Japan only permits marriage between human men and women and gives no legal recognition to same-sex relationships.
Japan's fans of comic books, or "manga," sometimes go to extremes.
Earlier this month, a woman addicted to manga put out an online message seeking to kill her parents for asking her to throw away comic books that filled up three rooms."
Source
http://www.news.com.au/technology/story/0,25642,24576437-5014239,00.html
I will assist you in your righteous quest, Taichi Takashita. I have no doubt that the 2-Dimensional level of existence can somehow be accessed. Life in other dimensions would certainly be very different to life in our own dimension due to various reasons.
A one-dimensional being could only exist upon a line. Draw the thinnest line that you possibly can on a piece of paper and imagine that one particle of graphite from your pencil is a hypothetical being living on that one-dimensional world and then remember that that piece of graphite is our being. Our being, then, lives on that line, and that line is the whole universe to that being. If you make one end of the line A and the other end B, you will see that the being can progress from A, which is birth, to B, which is death. The being will be able to move forwards only, they cannot move backwards because that would involve moving into the past.

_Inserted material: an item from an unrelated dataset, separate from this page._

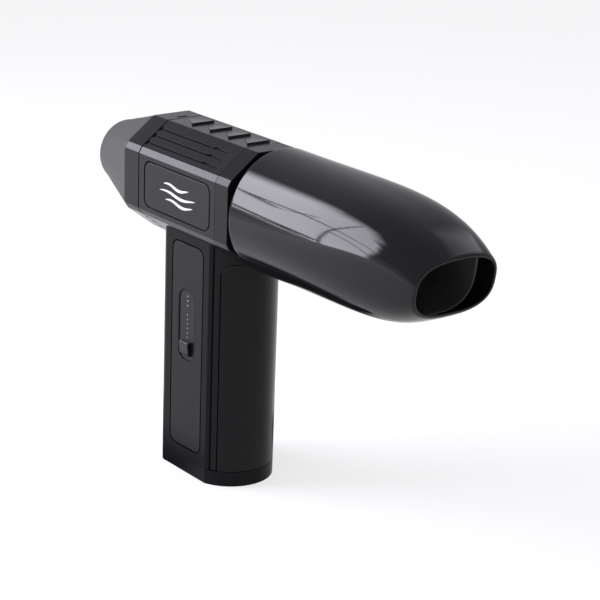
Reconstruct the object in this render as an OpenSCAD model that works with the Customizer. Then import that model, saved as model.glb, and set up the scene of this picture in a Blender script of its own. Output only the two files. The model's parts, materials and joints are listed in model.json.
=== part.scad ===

Supposing that you could place a point, on that thin line, then the being in that one-dimensional world would see phenomena in its sky. It would see only that part of your finger actually in contact with the line and it would be impossible to visualise what you looked like, in much the same way as it is impossible for most people in this three-dimensional world of ours to visualise what is behind the so-called 'flying saucer'.
If we travel to a two-dimensional world, what would we have? It would be a plane surface and the inhabitants would have to be flat figures. Now supposing you draw a line around one of these figures, it would prove to be a barrier to it because the line will have thickness and to be a completely flat being height would be beyond its understanding. If it tried to climb up that pencil line -which to it, of course, would be a considerable height- it would be equivalent to going out into space.
Our flat being wouldn't be able to look down on the line and see that it was comparatively flat. Thus a line or an angle would be an astounding phenomenon to a flat being.
By the way, just try this if you doubt what I'm saying: Hold a pencil at a level with your eyes so that the pencil is length-wise to you. Then behind it, hold another pencil end on. You won't be able to see that pencil because it will be hidden by the line of the first pencil. Thus you will be in the position of our flat being and before you can see the second pencil you will have to enter another dimension, that is, you will have to descend below the level of the pencils or rise above it, so that you can look up or down and see by perspective.
Mr Takashita's quest is righteous and his determination in executing it is admirable!